T-Boz: Before Sickle Cell Diagnosis Was Revealed, People Said I Had AIDS

October 12, 2017  |  

Tionne “T-Boz” Watkins of TLC recently released her first book, A Sick Life: Stories from On and Off the Stage. In it, she goes into detail about her health ups and downs over the years. That includes her public battle with sickle cell anemia, being diagnosed with a brain tumor and the pregnancy she thought would never happen.

T-Boz health

Image via Getty 

While sharing excerpts of the book with Women’s Health, Watkins opened up about one particularly harrowing situation she had to deal with both behind the scenes and in the spotlight. Back when she was trying to balance performing with constant trips in and out of the hospital, ugly rumors started to spread that she had AIDS. This was in the mid-90s when the AIDS epidemic was so prevalent that for a time, according to HIV.org, it was the leading cause of death for all Americans ages 25 to 44. Before people knew of her sickle cell anemia status, the rumor got pretty far in a time preceding social media.

“I was in and out of hospitals a lot—although most people didn’t know why—and every time I went in, aching from the pain of my sickle cell disease, I’d hear people muttering to each other,” she wrote. “They’d ask, ‘Does she have any symptoms?’ They meant, ‘Does she have AIDS?'”

The rumors got worse when Watkins fell out after finishing a performance with TLC on the side of the stage. When she was rushed off in an ambulance, a ridiculous plot twist involving Eazy-E (who passed in 1995) started going around.

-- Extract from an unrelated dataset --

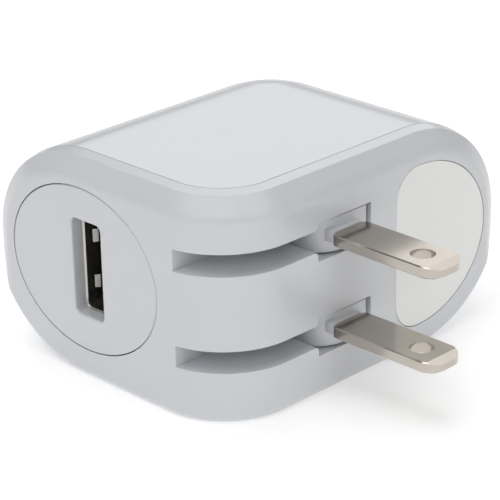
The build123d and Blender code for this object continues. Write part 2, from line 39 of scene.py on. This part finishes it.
class Shader:
    """A material under construction: a Principled shader and the nodes that feed it."""

    def __init__(self, name, **sockets):
        self.material = bpy.data.materials.new(name)
        self.material.use_nodes = True
        self.tree = self.material.node_tree
        self.surface = self.tree.nodes["Principled BSDF"]
        for socket, value in sockets.items():
            self.surface.inputs[socket.replace("_", " ")].default_value = value

    def node(self, kind, inputs=(), **settings):
        """Adds a node, sets its options and fills its inputs with values or other sockets."""
        made = self.tree.nodes.new(kind)
        for setting, value in settings.items():
            setattr(made, setting, value)
        for socket, value in dict(inputs).items():
            if isinstance(value, bpy.types.NodeSocket):
                self.tree.links.new(value, made.inputs[socket])
            else:
                made.inputs[socket].default_value = value
        return made

    def place(self, scale=(1, 1, 1)):
        """Object coordinates, stretched by scale."""
        coordinates = self.node("ShaderNodeTexCoord").outputs["Object"]
        return self.node("ShaderNodeMapping", {"Vector": coordinates, "Scale": scale}).outputs["Vector"]

    def noise(self, size, detail=3.0, scale=(1, 1, 1), roughness=0.5):
        """Noise whose grain is size metres across."""
        inputs = {"Vector": self.place(scale), "Scale": 1 / size, "Detail": detail, "Roughness": roughness}
        return self.node("ShaderNodeTexNoise", inputs).outputs["Fac"]

    def remap(self, factor, low, high, source=(0.3, 0.7)):
        """Maps a factor from source to the range low to high."""
        inputs = {"Value": factor, 1: source[0], 2: source[1], 3: low, 4: high}
        return self.node("ShaderNodeMapRange", inputs).outputs["Result"]

    def mix(self, factor, first, second):
        """Blends two colours."""
        inputs = {0: factor, 6: first, 7: second}
        return self.node("ShaderNodeMix", inputs, data_type="RGBA").outputs[2]

    def feed(self, socket, value):
        """Connects a socket to the Principled shader."""
        self.tree.links.new(value, self.surface.inputs[socket])

    def facing(self, axis, low, high):
        """1 where the surface faces along an object axis, 0 elsewhere."""
        normal = self.node("ShaderNodeNewGeometry").outputs["Normal"]
        parts = self.node("ShaderNodeSeparateXYZ", {"Vector": normal})
        return self.remap(parts.outputs[axis], 0, 1, (low, high))

    def wave(self, period, direction, distortion=0.0):
        """Bands, period metres apart along an axis."""
        inputs = {"Vector": self.place(), "Scale": math.pi / (10 * period), "Distortion": distortion}
        made = self.node("ShaderNodeTexWave", inputs, bands_direction=direction)
        return made.outputs["Fac"]

    def bump(self, height, depth):
        """Raises the surface by height times depth metres."""
        inputs = {"Height": height, "Distance": depth, "Strength": 1.0}
        return self.node("ShaderNodeBump", inputs).outputs["Normal"]


def surface(name, colour, roughness, grain=0.0004, depth=0.000002, stretch=(1, 1, 1), vary=0.06, **sockets):
    """A material with mottled colour, uneven roughness and a fine relief; vary sets how uneven."""
    shader = Shader(name, **sockets)
    deeper = [c * (1 - vary) for c in colour]
    blotch = shader.remap(shader.noise(grain * 20, 3.0, stretch), 0, 1)
    shader.feed("Base Color", shader.mix(blotch, (*deeper, 1), (*colour, 1)))
    wear = shader.noise(grain * 6, 5.0, stretch, 0.65)
    shader.feed("Roughness", shader.remap(wear, roughness * (1 - 2 * vary), roughness * (1 + 3 * vary)))
    shader.feed("Normal", shader.bump(shader.noise(grain, 2.0, stretch), depth))
    return shader


def moulded_plastic(name, colour, roughness, coat=0.25):
    """Glossy moulded plastic: slight mottling, fine orange peel and uneven gloss."""
    sockets = {"IOR": 1.5, "Coat_Weight": coat, "Coat_Roughness": 0.12}
    return surface(name, colour, roughness, 0.0005, 0.0000008, vary=0.008, **sockets)


def metal(name, colour, roughness, grain, depth, stretch=(1, 1, 1)):
    """Bare or plated metal with a drawn grain along the axis that stretch shortens."""
    return surface(name, colour, roughness, grain, depth, stretch, 0.1, Metallic=1.0)


def wound(name, colour, period, direction):
    """Turns of wire side by side."""
    shader = Shader(name, Coat_Weight=0.4, Coat_Roughness=0.15, Metallic=0.6)
    turns = shader.wave(period, direction, 0.2)
    darker = [c * 0.35 for c in colour]
    shader.feed("Base Color", shader.mix(turns, (*darker, 1), (*colour, 1)))
    shader.feed("Roughness", shader.remap(shader.noise(0.0006), 0.3, 0.42))
    shader.feed("Normal", shader.bump(turns, period * 0.3))
    return shader


TRACK_PITCH = 0.0032  # between tracks on the board
SLEEVE_BLACK = (0.02, 0.022, 0.035)
LACQUER = (0.1, 0.28, 0.34)
BAND_PITCH = 0.0021  # between a resistor's bands


def solder_mask():
    """Green lacquer over tracks, which show as a paler, slightly raised net."""
    shader = Shader("solder_mask", Coat_Weight=0.3, Coat_Roughness=0.1)
    inputs = {"Vector": shader.place((1, 1, 0.45)), "Scale": 1 / TRACK_PITCH, "Randomness": 0.75}
    cells = shader.node("ShaderNodeTexVoronoi", inputs, feature="DISTANCE_TO_EDGE").outputs["Distance"]
    track = shader.remap(cells, 1, 0, (0.09, 0.14))
    shader.feed("Base Color", shader.mix(track, (0.004, 0.035, 0.014, 1), (0.012, 0.08, 0.03, 1)))
    shader.feed("Roughness", shader.remap(shader.noise(0.0009, 4.0), 0.32, 0.45))
    shader.feed("Normal", shader.bump(track, 0.00003))
    return shader


def sleeve():
    """A capacitor's dark shrink sleeve with its pale stripe, and the bare end of the can."""
    shader = surface("capacitor_sleeve", SLEEVE_BLACK, 0.35, 0.0005, 0.000003)
    stripe = shader.facing("Z", 0.86, 0.9)
    marked = shader.mix(stripe, (*SLEEVE_BLACK, 1), (0.55, 0.56, 0.58, 1))
    can_end = shader.facing("X", 0.9, 0.94)
    shader.feed("Base Color", shader.mix(can_end, marked, (0.6, 0.61, 0.62, 1)))
    return shader


def banded_lacquer():
    """A resistor's blue-green lacquer with brown bands."""
    shader = surface("resistor_lacquer", LACQUER, 0.3, 0.0006, 0.000004)
    bands = shader.remap(shader.wave(BAND_PITCH, "Y"), 0, 1, (0.8, 0.86))
    shader.feed("Base Color", shader.mix(bands, (*LACQUER, 1), (0.09, 0.035, 0.015, 1)))
    return shader


def assign(shader, *names):
    """Gives CAD nodes a material."""
    for name in names:
        mesh = nodes[name].data
        mesh.materials.clear()
        mesh.materials.append(shader.material)


SHELL_WHITE = (0.66, 0.673, 0.698)
COPPER = (0.62, 0.22, 0.08)
NICKEL = (0.55, 0.505, 0.45)
DRAWN = (0.04, 1, 1)  # grain along X

assign(moulded_plastic("shell_plastic", SHELL_WHITE, 0.3), "front_shell", "rear_shell")
assign(moulded_plastic("plate_plastic", SHELL_WHITE, 0.26), "usb_face_plate")
assign(moulded_plastic("carrier_plastic", SHELL_WHITE, 0.4, 0.1), "prong_carrier")
assign(surface("label_film", (0.88, 0.89, 0.865), 0.55, 0.0005, 0.000004, vary=0.015), "rating_label")
assign(metal("nickel_plate", NICKEL, 0.15, 0.00025, 0.0000007, DRAWN), "upper_blade", "lower_blade")
assign(metal("shield_steel", (0.56, 0.54, 0.5), 0.3, 0.0003, 0.000002, (1, 0.1, 1)), "usb_shield")
assign(surface("black_insulator", (0.014, 0.012, 0.011), 0.5, 0.0004, 0.000004), "usb_tongue")
assign(metal("contact_gold", (0.83, 0.6, 0.26), 0.25, 0.0002, 0.000001, (1, 0.1, 1)), "usb_contacts")
bronze = metal("spring_bronze", (0.66, 0.4, 0.2), 0.35, 0.0003, 0.000002, DRAWN)
assign(bronze, "line_contact", "neutral_contact")
assign(metal("spring_steel", (0.5, 0.51, 0.53), 0.28, 0.0003, 0.000002, (1, 1, 0.1)), "detent_spring")
assign(solder_mask(), "circuit_board")
assign(surface("ferrite", (0.05, 0.048, 0.052), 0.6, 0.0003, 0.00001), "transformer_core", "choke_core")
assign(surface("phenolic", (0.02, 0.018, 0.017), 0.45, 0.0005, 0.000005), "transformer_bobbin")
assign(wound("transformer_wire", COPPER, 0.0003, "Y"), "primary_winding")
assign(surface("winding_tape", (0.66, 0.42, 0.04), 0.35, 0.0006, 0.00001, (0.2, 1, 1)), "secondary_winding")
assign(wound("choke_wire", COPPER, 0.0005, "X"), "choke_winding")
capacitors = [f"{side}_capacitor_{number}" for side in ("input", "output") for number in (1, 2)]
assign(sleeve(), *capacitors)
assign(surface("disc_ceramic", (0.03, 0.1, 0.36), 0.3, 0.0005, 0.000008, Coat_Weight=0.3), "safety_capacitor")
packages = ("optocoupler", "controller_chip", "bridge_rectifier", "output_diode")
assign(surface("moulding_compound", (0.018, 0.018, 0.02), 0.55, 0.00025, 0.000006), *packages)
assign(banded_lacquer(), "fusible_resistor")
assign(surface("bracket_nylon", (0.6, 0.61, 0.58), 0.5, 0.0005, 0.000005), "hinge_bracket")


# Floor -----------------------------------------------------------------------------------

FLOOR_SIZE = 6
FLOOR_GLOW = 0.29  # radiance of the floor itself


def floor():
    """A large pale floor just under the charger."""
    bpy.ops.mesh.primitive_plane_add(size=FLOOR_SIZE, location=(0, 0, table_height))
    plane = bpy.context.object
    plane.name = "floor"
    shader = surface("floor_white", (0.9, 0.9, 0.9), 0.6, 0.004, 0.00001, vary=0.01)
    shader.surface.inputs["Emission Color"].default_value = (1, 1, 1, 1)
    shader.surface.inputs["Emission Strength"].default_value = FLOOR_GLOW
    plane.data.materials.append(shader.material)


floor()


# Camera and lights -----------------------------------------------------------------------

CAMERA_TARGET = Vector((5.831, -5.692, 14.226)) * MM
CAMERA_DISTANCE = 290.57 * MM
CAMERA_LENS = 158.4
LAMP_TARGET = Vector((0, 0, 15)) * MM
STUDIO_GLOW = 0.12  # radiance of the studio walls


def look_from(target, azimuth, elevation, distance, roll=0.0):
    """A camera or light matrix: it stands off target and faces it. Angles in degrees."""
    a, e, r = math.radians(azimuth), math.radians(elevation), math.radians(roll)
    back = Vector((math.sin(a) * math.cos(e), -math.cos(a) * math.cos(e), math.sin(e)))
    right = Vector((math.cos(a), math.sin(a), 0))
    up = back.cross(right)
    turned_right = right * math.cos(r) - up * math.sin(r)
    turned_up = up * math.cos(r) + right * math.sin(r)
    matrix = Matrix((turned_right, turned_up, back)).transposed().to_4x4()
    matrix.translation = target + back * distance
    return matrix


def camera():
    """The camera, a long way off at a front corner and a little above the charger."""
    data = bpy.data.cameras.new("camera")
    data.lens = CAMERA_LENS
    data.clip_start = 0.01
    made = bpy.data.objects.new("camera", data)
    made.matrix_world = look_from(CAMERA_TARGET, 45.43, 23.3, CAMERA_DISTANCE, 1.149)
    bpy.context.collection.objects.link(made)
    bpy.context.scene.camera = made


def softbox(name, azimuth, elevation, distance, size, power):
    """A rectangular lamp that faces the charger. Metres, degrees and watts."""
    data = bpy.data.lights.new(name, "AREA")
    data.shape = "RECTANGLE"
    data.size, data.size_y = size
    data.energy = power
    made = bpy.data.objects.new(name, data)
    made.matrix_world = look_from(LAMP_TARGET, azimuth, elevation, distance)
    bpy.context.collection.objects.link(made)


def studio():
    """Even, faint white light from all round."""
    world = bpy.data.worlds.new("studio")
    world.use_nodes = True
    background = world.node_tree.nodes["Background"]
    background.inputs["Color"].default_value = (1, 1, 1, 1)
    background.inputs["Strength"].default_value = STUDIO_GLOW
    bpy.context.scene.world = world


camera()
studio()
softbox("overhead", -20, 80, 0.9, (0.9, 0.9), 5.15)
softbox("sweep", 214, 34, 1.3, (1.0, 1.2), 4.6)
softbox("right", 95, 30, 0.9, (0.6, 0.6), 1.3)
softbox("usb_side", 0, 30, 0.9, (0.6, 0.6), 0.95)
softbox("front", 45, 35, 1.1, (0.6, 0.5), 1.25)
bpy.context.scene.view_settings.view_transform = "Standard"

“At one of our shows, I collapsed on the side of the stage after we finished performing, and I left the venue in an ambulance,” she said. “The press and our fans got wind that something was going on, and everyone made it into this big dramatic thing. Rumors started to spread. I’d met Eazy-E, but we’d never really hung out. We’d just acknowledged each other in passing. Still, there was speculation that I’d gotten AIDS from him before he died. It was the craziest thing, but everybody believed it. They wanted to believe it.”

“I could feel people whispering about me, assuming they knew what was going on with my body,” Watkins added. “This was before social media and rumors felt more substantial. It was harder for them to spread, so any that did had real force behind them.”

The singer cleared up all of those rumors though in 1996 when she finally went public with her sickle cell anemia. She would eventually become a spokesperson for the Sickle Cell Disease Association of America. She still manages her disease and has said she’s thankful she managed to avoid some of the more serious effects of having sickle cell and been able to live out her dreams — making music and performing with the sometimes deadly disease.

“I was put here for a reason. And God covered me,” she told USA Today in 2008. “I was told that I’d be on disability my whole life. But everything I ever wanted to do, I did.”